In the book, Shevchenko details her discovery of two interrelated trends emerging as central to achieving some measure of stability in Moscow.
First, domesticity and the household took on greater symbolic weight, while wider networks of belonging lost relevance. The family became both a political and symbolic refuge from the chaotic political and economic restructuring of the postsocialist decade, "the safety buffer absorbing the shocks and failures emanating from the outside world."
The second trend was the high premium on achieving and displaying autonomy. "In a sense, crisis turned into a symbolic resource," Shevchenko writes, "and grew to become the individuals' second nature, a source not only of daily aggravations, but, paradoxically, also of a sense of identity, dignity and status."

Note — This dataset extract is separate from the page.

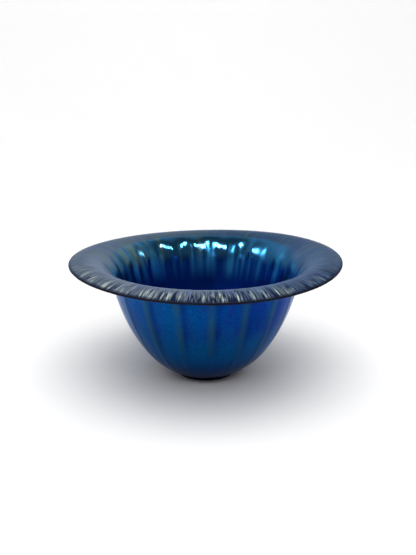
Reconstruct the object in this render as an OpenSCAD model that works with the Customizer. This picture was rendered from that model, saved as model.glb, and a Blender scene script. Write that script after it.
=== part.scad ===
// Mould-ribbed art glass bowl: one blown vessel with a flared brim, standing on
// a thin pad of glass applied to its base. Z = 0 is the table, Z is the axis.

/* [Brim] */
// Outside diameter of the brim
rim_d = 223; // [190:1:280]
// Height of the brim's lower edge above the throat
rim_rise = 17; // [10:0.5:26]
// How far the edge of the brim turns down below level, in degrees
rim_droop = 24; // [5:1:35]
// Thickness of the glass at the brim's edge
rim_wall = 2.4; // [1.6:0.1:4]

/* [Body] */
// Outside diameter at the throat, where the wall turns out into the brim
throat_d = 152.6; // [125:0.2:184]
// Height of the throat above the table
throat_h = 78.5; // [60:0.5:110]
// Slope of the wall at the throat, in degrees above level
throat_slope = 76.5; // [70:0.5:85]
// Slope of the wall where it leaves the flat of the base, in degrees above level
base_slope = 21.5; // [15:0.5:30]
// Thickness of the wall at the throat
side_wall = 2.9; // [2:0.1:4.5]
// Thickness of the wall at the foot of the body
base_wall = 5; // [3.5:0.1:6.5]
// Thickness of the glass at the middle of the base
floor_wall = 3; // [2.2:0.1:5]

/* [Ribs] */
// How many ribs the mould leaves round the body
rib_count = 18; // [8:1:24]
// Width of a rib at the throat
rib_w = 3.8; // [2:0.1:6]
// How far a rib stands out of the wall
rib_h = 0.5; // [0.2:0.1:1.2]

/* [Foot pad] */
// Diameter of the pad
pad_d = 50.6; // [40:0.2:64]
// Thickness of the pad
pad_h = 1.6; // [1:0.1:4]
// How far the pad stands out past the flat of the base that it is fused to
pad_lip = 0.8; // [0.4:0.1:2]
// Radius of the pad's fire-rounded edge
pad_round = 0.6; // [0.2:0.1:0.7]
// Diameter of the polished hollow under the pad
hollow_d = 22; // [10:1:32]
// Depth of that hollow
hollow_depth = 0.7; // [0.3:0.1:0.9]

/* [Hidden] */

seat_r = pad_d / 2 - pad_lip;
// Both roundings fit in the pad's thickness, with a straight band between them.
PAD_BAND = 0.1;
pad_edge = min(pad_round, (pad_h - PAD_BAND) / 2);
throat_r = throat_d / 2;
rim_z = throat_h + rim_rise;
// The curve of the brim stops short of rim_d by the rounding of its edge.
rim_r = rim_d / 2 - rim_wall / 2 * (1 + sin(rim_droop));

// Lengths of the curve handles, as shares of the chord that each curve spans.
BODY_LOW = 0.335;
BODY_HIGH = 0.328;
BRIM_LOW = 0.497;
BRIM_HIGH = 0.36;
FLOOR_HANDLE = 0.2;
FLOOR_FLAT = 0.45;

BODY_STEPS = 22;
BRIM_STEPS = 16;
EDGE_STEPS = 6;
FLOOR_STEPS = 6;

// Where a rib starts up the body, and how far into the brim it fades out.
RIB_START = 0.14;
RIB_END = 0.35;
RIB_ROOT = 1;    // how deep a rib's root lies in the wall
RIB_SINK = 0.4;  // how far a rib's ends dip below the surface

GLASS = [0.02, 0.16, 0.48];
PAD_GLASS = [0.02, 0.06, 0.24];

function along(angle) = [cos(angle), sin(angle)];
function mix(a, b, t) = a + (b - a) * t;

// A cubic curve from a to b that leaves at slope_a and arrives at slope_b.
function handles(a, slope_a, share_a, b, slope_b, share_b) =
    let (chord = norm(b - a))
    [a, a + share_a * chord * along(slope_a), b - share_b * chord * along(slope_b), b];
function on_curve(p, t) =
    p[0] * pow(1 - t, 3) + p[1] * 3 * pow(1 - t, 2) * t + p[2] * 3 * (1 - t) * t * t + p[3] * pow(t, 3);
function heading(p, t) =
    let (d = (p[1] - p[0]) * pow(1 - t, 2) + (p[2] - p[1]) * 2 * (1 - t) * t + (p[3] - p[2]) * t * t)
    atan2(d.y, d.x);

// Moves a point of a curve square to it, towards the inside of the bowl.
function inward(p, t, depth) = on_curve(p, t) + depth * along(heading(p, t) + 90);

body_curve = handles([seat_r, pad_h], base_slope, BODY_LOW, [throat_r, throat_h], throat_slope, BODY_HIGH);
brim_curve = handles([throat_r, throat_h], throat_slope, BRIM_LOW, [rim_r, rim_z], -rim_droop, BRIM_HIGH);

function body_wall(t) = mix(base_wall, side_wall, t);
function brim_wall(t) = mix(side_wall, rim_wall, t);

outside = concat(
    [for (i = [0 : BODY_STEPS - 1]) on_curve(body_curve, i / BODY_STEPS)],
    [for (i = [0 : BRIM_STEPS]) on_curve(brim_curve, i / BRIM_STEPS)]
);
inside = concat(
    [for (i = [BRIM_STEPS : -1 : 1]) inward(brim_curve, i / BRIM_STEPS, brim_wall(i / BRIM_STEPS))],
    [for (i = [BODY_STEPS : -1 : 0]) inward(body_curve, i / BODY_STEPS, body_wall(i / BODY_STEPS))]
);

// The fire-rounded edge of the brim: a half circle from the outside to the inside.
edge_centre = inward(brim_curve, 1, rim_wall / 2);
edge = [for (i = [1 : EDGE_STEPS - 1])
    edge_centre + rim_wall / 2 * along(-rim_droop - 90 + 180 * i / EDGE_STEPS)];

// The inside of the base, from the wall in to the axis.
floor_start = inside[len(inside) - 1];
floor_mid = [0, pad_h + floor_wall];
floor_curve = [
    floor_start,
    floor_start - FLOOR_HANDLE * floor_start.x * along(base_slope),
    floor_mid + [FLOOR_FLAT * floor_start.x, 0],
    floor_mid
];
inner_floor = [for (i = [1 : FLOOR_STEPS]) on_curve(floor_curve, i / FLOOR_STEPS)];

// How far a rib stands proud at share u of its length, below zero at its ends.
function rib_proud(u) = mix(-RIB_SINK, rib_h, pow(sin(180 * u), 0.6));

module vessel() {
    rotate_extrude($fn = 192)
        polygon(concat([[0, pad_h]], outside, edge, inside, inner_floor));
}

// One rib, on +X: a thin sector that follows the wall, so it narrows towards the base.
module rib() {
    turn = 2 * asin(rib_w / throat_d);
    body_ts = [for (i = [0 : BODY_STEPS - 1]) if (i / BODY_STEPS >= RIB_START) i / BODY_STEPS];
    brim_ts = [for (i = [0 : BRIM_STEPS]) if (i / BRIM_STEPS <= RIB_END) i / BRIM_STEPS];
    last = len(body_ts) + len(brim_ts) - 1;
    root = concat(
        [for (t = body_ts) inward(body_curve, t, RIB_ROOT)],
        [for (t = brim_ts) inward(brim_curve, t, RIB_ROOT)]
    );
    crest = concat(
        [for (i = [0 : len(body_ts) - 1]) inward(body_curve, body_ts[i], -rib_proud(i / last))],
        [for (i = [0 : len(brim_ts) - 1])
            inward(brim_curve, brim_ts[i], -rib_proud((len(body_ts) + i) / last))]
    );
    rotate([0, 0, -turn / 2])
        rotate_extrude(angle = turn, $fn = 192)
            polygon(concat(crest, [for (i = [last : -1 : 0]) root[i]]));
}

module blown_bowl() {
    color(GLASS)
    union() {
        vessel();
        for (i = [0 : rib_count - 1])
            rotate([0, 0, 90 + i * 360 / rib_count])
                rib();
    }
}

module foot_pad() {
    hollow_r = (pow(hollow_d / 2, 2) + pow(hollow_depth, 2)) / (2 * hollow_depth);
    color(PAD_GLASS)
    difference() {
        union() {
            cylinder(r = pad_d / 2 - pad_edge, h = pad_h, $fn = 128);
            translate([0, 0, pad_edge])
                cylinder(r = pad_d / 2, h = pad_h - 2 * pad_edge, $fn = 128);
            for (z = [pad_edge, pad_h - pad_edge])
                translate([0, 0, z])
                    rotate_extrude($fn = 128)
                        translate([pad_d / 2 - pad_edge, 0])
                            circle(r = pad_edge, $fn = 32);
        }
        translate([0, 0, hollow_depth - hollow_r])
            sphere(r = hollow_r, $fn = 128);
    }
}

blown_bowl();
foot_pad();
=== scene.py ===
import math

import bpy
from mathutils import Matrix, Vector, noise


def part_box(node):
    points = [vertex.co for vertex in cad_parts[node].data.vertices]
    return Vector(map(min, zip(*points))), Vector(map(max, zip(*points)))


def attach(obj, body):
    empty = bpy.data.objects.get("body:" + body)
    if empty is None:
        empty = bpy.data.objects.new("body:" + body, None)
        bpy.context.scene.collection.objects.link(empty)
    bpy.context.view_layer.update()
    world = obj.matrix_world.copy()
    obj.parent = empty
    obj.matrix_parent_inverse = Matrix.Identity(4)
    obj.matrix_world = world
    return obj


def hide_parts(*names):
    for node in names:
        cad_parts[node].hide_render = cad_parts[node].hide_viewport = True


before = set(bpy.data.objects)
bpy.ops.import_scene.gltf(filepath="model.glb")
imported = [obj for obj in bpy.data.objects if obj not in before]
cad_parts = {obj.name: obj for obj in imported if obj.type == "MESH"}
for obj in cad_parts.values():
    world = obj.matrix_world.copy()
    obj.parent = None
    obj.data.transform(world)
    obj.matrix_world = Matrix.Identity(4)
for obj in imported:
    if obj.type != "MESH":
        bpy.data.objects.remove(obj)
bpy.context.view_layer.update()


# The camera stands where a seated viewer's eye would be and looks a little down into the bowl. It is
# turned so that one rib falls just right of the middle.
VIEW_TURN = math.radians(-3.76)
VIEW_DISTANCE = 0.6063
VIEW_HEIGHT = 0.2559
VIEW_SIDE = 0.0020
VIEW_PITCH = math.radians(16.04)
VIEW_LENS = 49.28
VIEW_SENSOR = 36

camera_data = bpy.data.cameras.new("camera")
camera_data.sensor_width = VIEW_SENSOR
camera_data.lens = VIEW_LENS
camera = bpy.data.objects.new("camera", camera_data)
bpy.context.scene.collection.objects.link(camera)
camera.location = (
    VIEW_SIDE * math.cos(VIEW_TURN) + VIEW_DISTANCE * math.sin(VIEW_TURN),
    VIEW_SIDE * math.sin(VIEW_TURN) - VIEW_DISTANCE * math.cos(VIEW_TURN),
    VIEW_HEIGHT,
)
camera.rotation_euler = (math.pi / 2 - VIEW_PITCH, 0, VIEW_TURN)
bpy.context.scene.camera = camera


# The bowl is one blown piece: a gather dipped in a ribbed mould, blown out, cracked off and spun open
# into a flared brim. The profile below is its wall from the middle of the base, up the outside, round
# the fire-rounded edge and down the inside to the middle of the floor. It is turned round the axis.
bowl_low, bowl_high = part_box("blown_bowl")
pad_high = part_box("foot_pad")[1]
PAD_LIP = 0.0008
SEAT_R = pad_high.x - PAD_LIP
THROAT_R = 0.0763
THROAT_Z = 0.0785
BASE_SLOPE = math.radians(21.5)
THROAT_SLOPE = math.radians(76.5)
BRIM_DROOP = math.radians(24)
BRIM_RISE = 0.017
BRIM_WALL = 0.0024
THROAT_WALL = 0.0029
BASE_WALL = 0.005
FLOOR_WALL = 0.003

# Lengths of the curve handles, as shares of the chord that each curve spans.
BODY_LOW = 0.335
BODY_HIGH = 0.328
BRIM_LOW = 0.497
BRIM_HIGH = 0.36
FLOOR_HANDLE = 0.2
FLOOR_FLAT = 0.45

BASE_RINGS = (0, 0.5, 0.97)
BODY_RINGS = 20
FLARE_RINGS = 9
EDGE_RINGS = 6
BRIM_RINGS = 24
WELL_RINGS = 17
FLOOR_RINGS = 5

def along(angle):
    return Vector((math.cos(angle), math.sin(angle)))

def smooth(x):
    x = min(1, max(0, x))
    return x * x * (3 - 2 * x)

def mix(one, other, share):
    return one + (other - one) * share

def wall_curve(start, start_slope, start_share, end, end_slope, end_share):
    """Control points of a smooth length of wall that leaves and arrives at given slopes."""
    chord = (end - start).length
    leaving = start + start_share * chord * along(start_slope)
    arriving = end - end_share * chord * along(end_slope)
    return start, leaving, arriving, end

def on_curve(curve, t):
    a, b, c, d = curve
    s = 1 - t
    return a * s ** 3 + b * 3 * s * s * t + c * 3 * s * t * t + d * t ** 3

def inside_of(curve, t, thickness):
    """The point across the wall from the outside at t, square to the wall."""
    a, b, c, d = curve
    s = 1 - t
    way = ((b - a) * s * s + (c - b) * 2 * s * t + (d - c) * t * t).normalized()
    return on_curve(curve, t) + thickness * Vector((-way.y, way.x))

seat = Vector((SEAT_R, bowl_low.z))
throat = Vector((THROAT_R, THROAT_Z))
brim_end = Vector((bowl_high.x - BRIM_WALL / 2 * (1 + math.sin(BRIM_DROOP)), THROAT_Z + BRIM_RISE))
body = wall_curve(seat, BASE_SLOPE, BODY_LOW, throat, THROAT_SLOPE, BODY_HIGH)
brim = wall_curve(throat, THROAT_SLOPE, BRIM_LOW, brim_end, -BRIM_DROOP, BRIM_HIGH)

# Each ring of the profile has its place and how strongly each kind of surface shows there: a raised rib
# and the strip beside it that gets painted shade, the flute behind it, slow rolling waves, small dents,
# the cracks of stretched lustre, satin (and crest, the satin of the back half, which starts further out),
# the inside, bare glass at the edge, and the tone of each plate between the cracks.
SURFACES = ("rib", "lee", "flute", "roll", "dent", "stretch", "satin", "crest", "inside", "bare", "plate")
UNDER_CRACKS = 0.3
WELL_FLUTE = 0.3
WELL_SATIN = 0.09
rings = []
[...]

By the end of the first postsocialist decade, one "could most easily achieve trust through affirmation of universalized distrust, and the shortest path to building solidarity was an assertion that 'nowadays' solidarity was impossible."
By highlighting these aspects of the postsocialist crisis, Shevchenko's book draws attention to the consequences of prolonged social instability for people's basic notions of personhood, safety and practical competence.
At Williams, Shevchenko teaches Invitation to Sociology, Images and Society, Culture, Consumption and Modernity, Communism and Its Aftermath and Memory and Identity. Her new project looks at family photography and the generational memories of socialism in Russia.
She is the recipient of a number of awards, including an International Collaborative Research Grant from the Wenner-Gren Foundation for Anthropological Research in 2006 and a Class of 1945 World Fellowship awarded by Williams College in 2005.
Shevchenko earned her B.A. from Moscow State University, her M.A. from Central European University, and her Ph.D. from the University of Pennsylvania.